* [DATASET]:
____

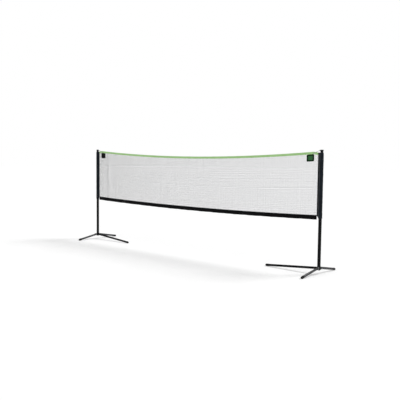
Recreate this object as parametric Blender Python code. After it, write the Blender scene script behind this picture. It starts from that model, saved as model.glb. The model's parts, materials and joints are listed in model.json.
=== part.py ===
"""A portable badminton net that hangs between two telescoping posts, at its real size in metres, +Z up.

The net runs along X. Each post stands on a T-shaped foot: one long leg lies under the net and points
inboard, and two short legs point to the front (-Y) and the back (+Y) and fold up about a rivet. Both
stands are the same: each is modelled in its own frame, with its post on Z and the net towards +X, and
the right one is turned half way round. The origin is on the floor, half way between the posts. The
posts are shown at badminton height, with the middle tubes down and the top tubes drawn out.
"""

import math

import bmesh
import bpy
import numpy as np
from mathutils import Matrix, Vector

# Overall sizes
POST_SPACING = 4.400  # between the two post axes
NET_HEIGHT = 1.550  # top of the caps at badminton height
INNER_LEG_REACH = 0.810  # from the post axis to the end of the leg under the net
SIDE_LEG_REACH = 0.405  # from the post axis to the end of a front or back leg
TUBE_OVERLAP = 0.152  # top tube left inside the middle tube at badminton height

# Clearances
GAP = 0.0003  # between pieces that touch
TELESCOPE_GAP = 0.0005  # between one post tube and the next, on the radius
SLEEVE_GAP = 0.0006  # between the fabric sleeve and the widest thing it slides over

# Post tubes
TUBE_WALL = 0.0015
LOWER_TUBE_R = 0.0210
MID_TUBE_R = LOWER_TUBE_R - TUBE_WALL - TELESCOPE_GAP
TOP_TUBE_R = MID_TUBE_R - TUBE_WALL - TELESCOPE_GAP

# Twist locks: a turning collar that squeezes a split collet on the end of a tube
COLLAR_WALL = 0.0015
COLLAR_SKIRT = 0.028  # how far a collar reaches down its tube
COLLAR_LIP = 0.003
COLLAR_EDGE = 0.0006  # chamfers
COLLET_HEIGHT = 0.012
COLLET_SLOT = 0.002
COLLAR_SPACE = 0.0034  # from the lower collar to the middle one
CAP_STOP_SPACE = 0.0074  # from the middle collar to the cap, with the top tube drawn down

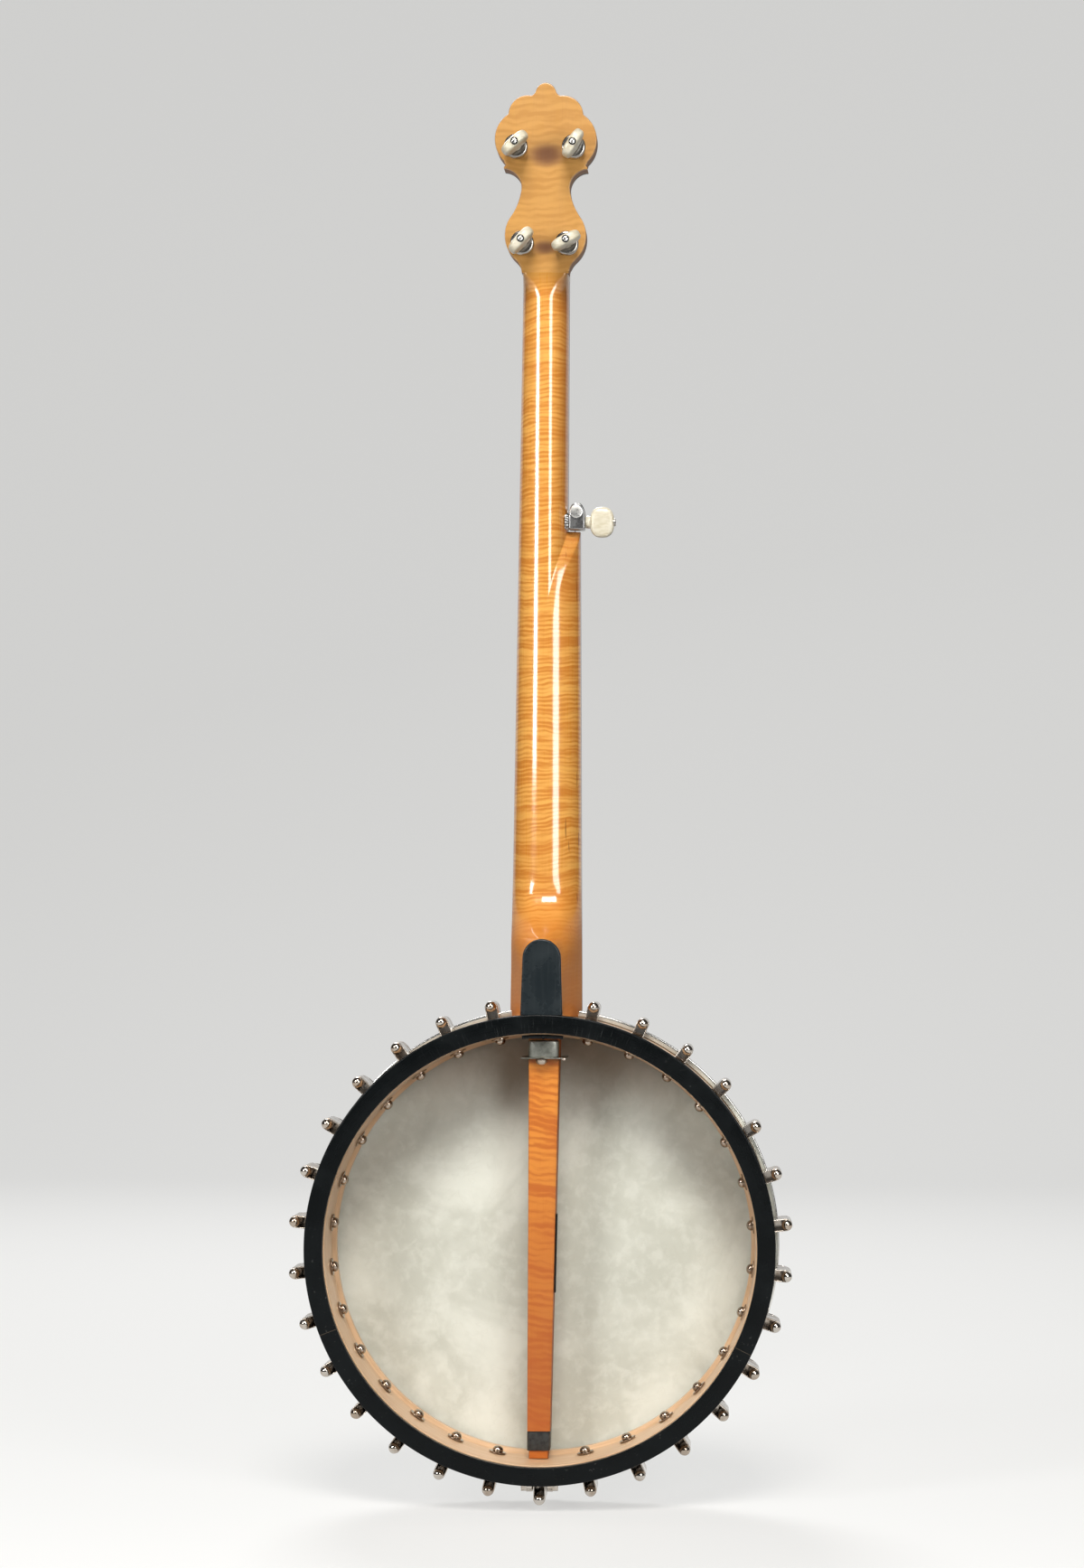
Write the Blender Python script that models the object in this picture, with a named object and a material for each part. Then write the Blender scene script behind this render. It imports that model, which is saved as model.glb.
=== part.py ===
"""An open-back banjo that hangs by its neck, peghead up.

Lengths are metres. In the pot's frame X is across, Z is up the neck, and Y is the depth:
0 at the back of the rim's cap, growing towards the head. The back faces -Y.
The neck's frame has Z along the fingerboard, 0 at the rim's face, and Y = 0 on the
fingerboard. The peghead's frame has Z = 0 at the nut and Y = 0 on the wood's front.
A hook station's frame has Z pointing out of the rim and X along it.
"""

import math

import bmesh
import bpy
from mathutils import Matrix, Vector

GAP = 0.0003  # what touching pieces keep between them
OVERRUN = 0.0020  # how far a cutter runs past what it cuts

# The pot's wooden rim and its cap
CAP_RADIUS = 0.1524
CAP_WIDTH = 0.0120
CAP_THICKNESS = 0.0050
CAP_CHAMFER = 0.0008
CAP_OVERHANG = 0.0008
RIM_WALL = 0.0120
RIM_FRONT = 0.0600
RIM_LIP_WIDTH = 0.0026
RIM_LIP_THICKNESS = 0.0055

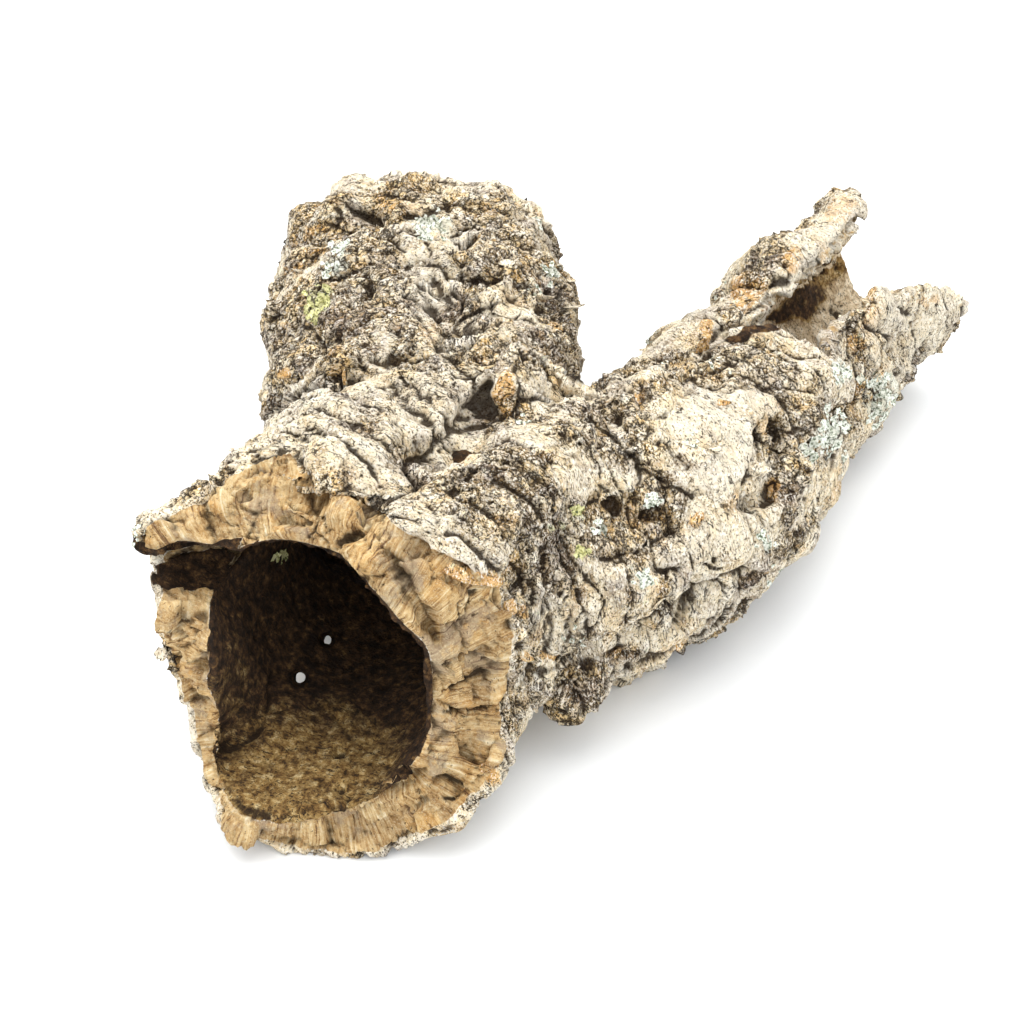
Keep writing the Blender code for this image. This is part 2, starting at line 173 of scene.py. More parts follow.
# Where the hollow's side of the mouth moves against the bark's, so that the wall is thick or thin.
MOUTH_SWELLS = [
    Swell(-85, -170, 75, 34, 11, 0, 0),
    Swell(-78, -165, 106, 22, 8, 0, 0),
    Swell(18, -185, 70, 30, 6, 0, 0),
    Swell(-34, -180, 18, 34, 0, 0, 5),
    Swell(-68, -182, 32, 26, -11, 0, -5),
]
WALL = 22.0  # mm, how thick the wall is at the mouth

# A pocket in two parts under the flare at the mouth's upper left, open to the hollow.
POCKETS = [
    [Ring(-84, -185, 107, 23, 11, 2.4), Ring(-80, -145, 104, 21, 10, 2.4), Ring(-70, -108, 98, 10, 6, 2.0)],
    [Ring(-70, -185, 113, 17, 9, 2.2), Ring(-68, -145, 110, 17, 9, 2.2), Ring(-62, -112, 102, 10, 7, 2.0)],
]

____

* [WHAT IS REQUIRED]:
Print all of the entries exactly as they appear.

* [RESULT OF THIS TASK]:
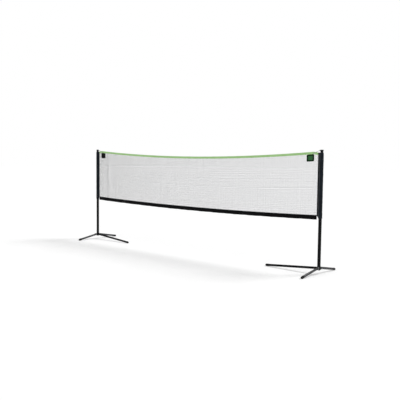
Recreate this object as parametric Blender Python code. After it, write the Blender scene script behind this picture. It starts from that model, saved as model.glb. The model's parts, materials and joints are listed in model.json.
=== part.py ===
"""A portable badminton net that hangs between two telescoping posts, at its real size in metres, +Z up.

The net runs along X. Each post stands on a T-shaped foot: one long leg lies under the net and points
inboard, and two short legs point to the front (-Y) and the back (+Y) and fold up about a rivet. Both
stands are the same: each is modelled in its own frame, with its post on Z and the net towards +X, and
the right one is turned half way round. The origin is on the floor, half way between the posts. The
posts are shown at badminton height, with the middle tubes down and the top tubes drawn out.
"""

import math

import bmesh
import bpy
import numpy as np
from mathutils import Matrix, Vector

# Overall sizes
POST_SPACING = 4.400  # between the two post axes
NET_HEIGHT = 1.550  # top of the caps at badminton height
INNER_LEG_REACH = 0.810  # from the post axis to the end of the leg under the net
SIDE_LEG_REACH = 0.405  # from the post axis to the end of a front or back leg
TUBE_OVERLAP = 0.152  # top tube left inside the middle tube at badminton height

# Clearances
GAP = 0.0003  # between pieces that touch
TELESCOPE_GAP = 0.0005  # between one post tube and the next, on the radius
SLEEVE_GAP = 0.0006  # between the fabric sleeve and the widest thing it slides over

# Post tubes
TUBE_WALL = 0.0015
LOWER_TUBE_R = 0.0210
MID_TUBE_R = LOWER_TUBE_R - TUBE_WALL - TELESCOPE_GAP
TOP_TUBE_R = MID_TUBE_R - TUBE_WALL - TELESCOPE_GAP

# Twist locks: a turning collar that squeezes a split collet on the end of a tube
COLLAR_WALL = 0.0015
COLLAR_SKIRT = 0.028  # how far a collar reaches down its tube
COLLAR_LIP = 0.003
COLLAR_EDGE = 0.0006  # chamfers
COLLET_HEIGHT = 0.012
COLLET_SLOT = 0.002
COLLAR_SPACE = 0.0034  # from the lower collar to the middle one
CAP_STOP_SPACE = 0.0074  # from the middle collar to the cap, with the top tube drawn down

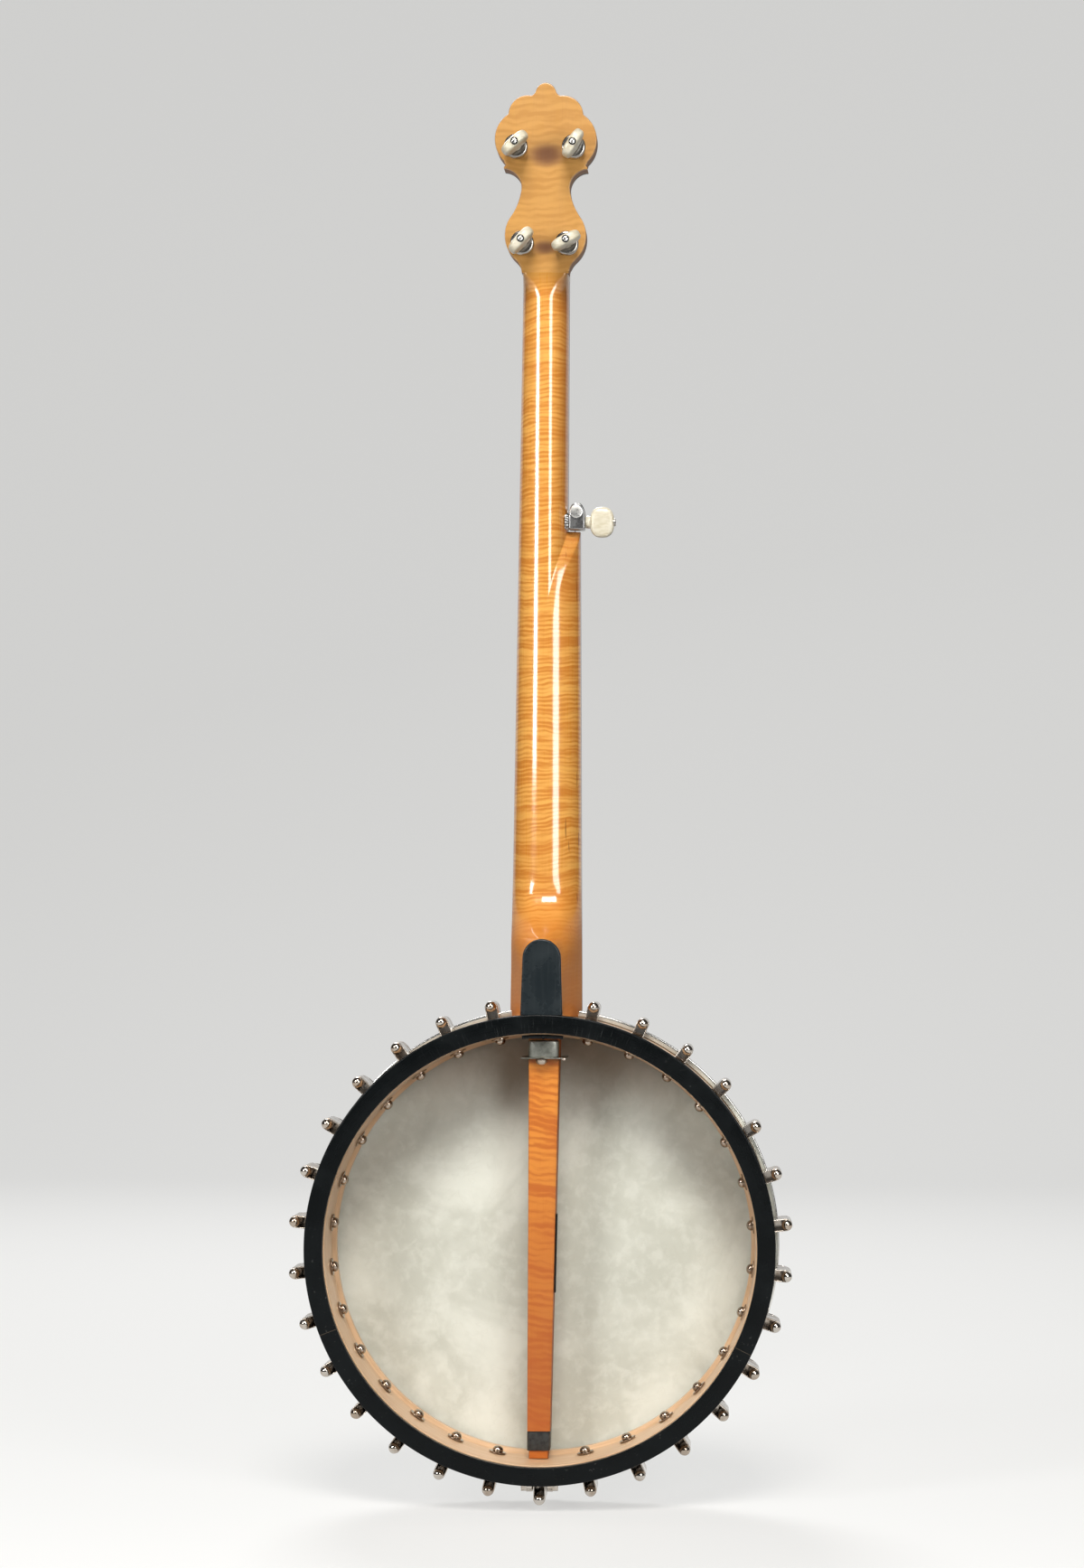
Write the Blender Python script that models the object in this picture, with a named object and a material for each part. Then write the Blender scene script behind this render. It imports that model, which is saved as model.glb.
=== part.py ===
"""An open-back banjo that hangs by its neck, peghead up.

Lengths are metres. In the pot's frame X is across, Z is up the neck, and Y is the depth:
0 at the back of the rim's cap, growing towards the head. The back faces -Y.
The neck's frame has Z along the fingerboard, 0 at the rim's face, and Y = 0 on the
fingerboard. The peghead's frame has Z = 0 at the nut and Y = 0 on the wood's front.
A hook station's frame has Z pointing out of the rim and X along it.
"""

import math

import bmesh
import bpy
from mathutils import Matrix, Vector

GAP = 0.0003  # what touching pieces keep between them
OVERRUN = 0.0020  # how far a cutter runs past what it cuts

# The pot's wooden rim and its cap
CAP_RADIUS = 0.1524
CAP_WIDTH = 0.0120
CAP_THICKNESS = 0.0050
CAP_CHAMFER = 0.0008
CAP_OVERHANG = 0.0008
RIM_WALL = 0.0120
RIM_FRONT = 0.0600
RIM_LIP_WIDTH = 0.0026
RIM_LIP_THICKNESS = 0.0055

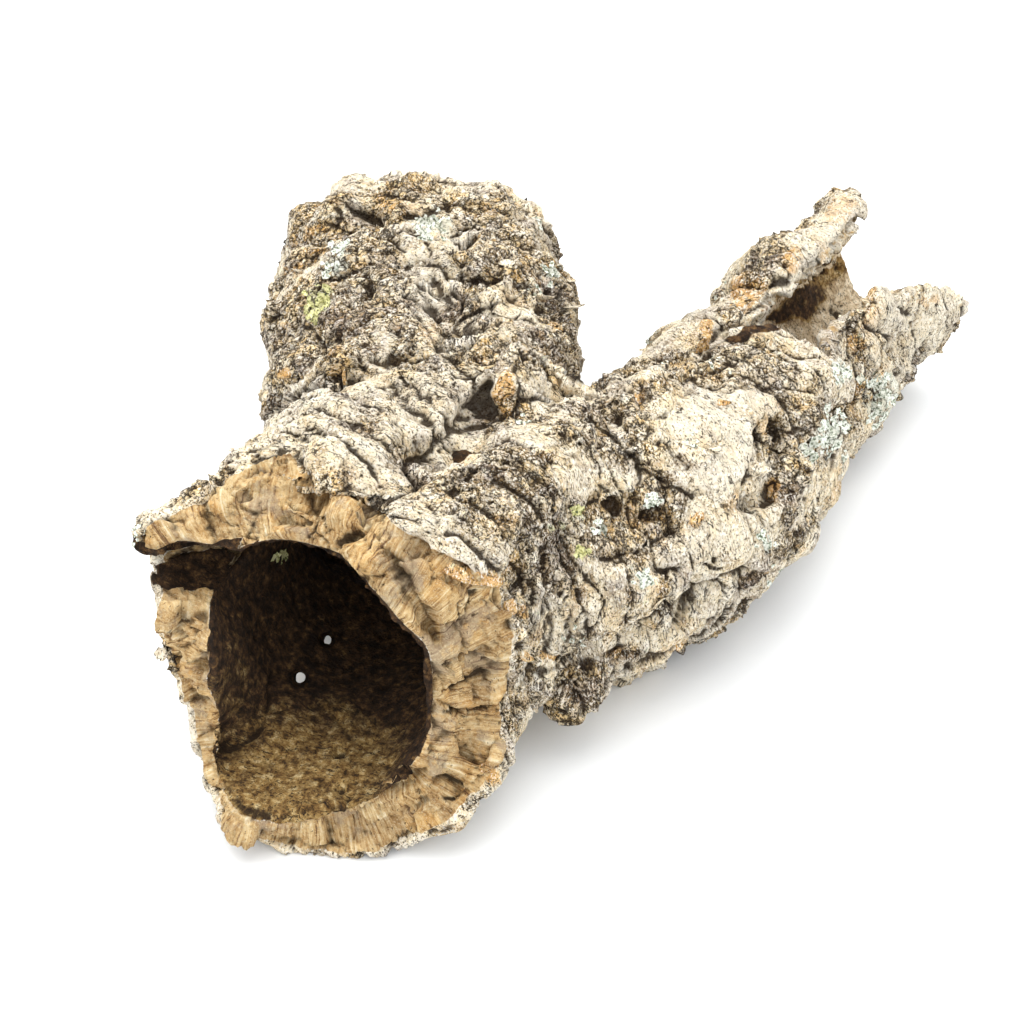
Keep writing the Blender code for this image. This is part 2, starting at line 173 of scene.py. More parts follow.
# Where the hollow's side of the mouth moves against the bark's, so that the wall is thick or thin.
MOUTH_SWELLS = [
    Swell(-85, -170, 75, 34, 11, 0, 0),
    Swell(-78, -165, 106, 22, 8, 0, 0),
    Swell(18, -185, 70, 30, 6, 0, 0),
    Swell(-34, -180, 18, 34, 0, 0, 5),
    Swell(-68, -182, 32, 26, -11, 0, -5),
]
WALL = 22.0  # mm, how thick the wall is at the mouth

# A pocket in two parts under the flare at the mouth's upper left, open to the hollow.
POCKETS = [
    [Ring(-84, -185, 107, 23, 11, 2.4), Ring(-80, -145, 104, 21, 10, 2.4), Ring(-70, -108, 98, 10, 6, 2.0)],
    [Ring(-70, -185, 113, 17, 9, 2.2), Ring(-68, -145, 110, 17, 9, 2.2), Ring(-62, -112, 102, 10, 7, 2.0)],
]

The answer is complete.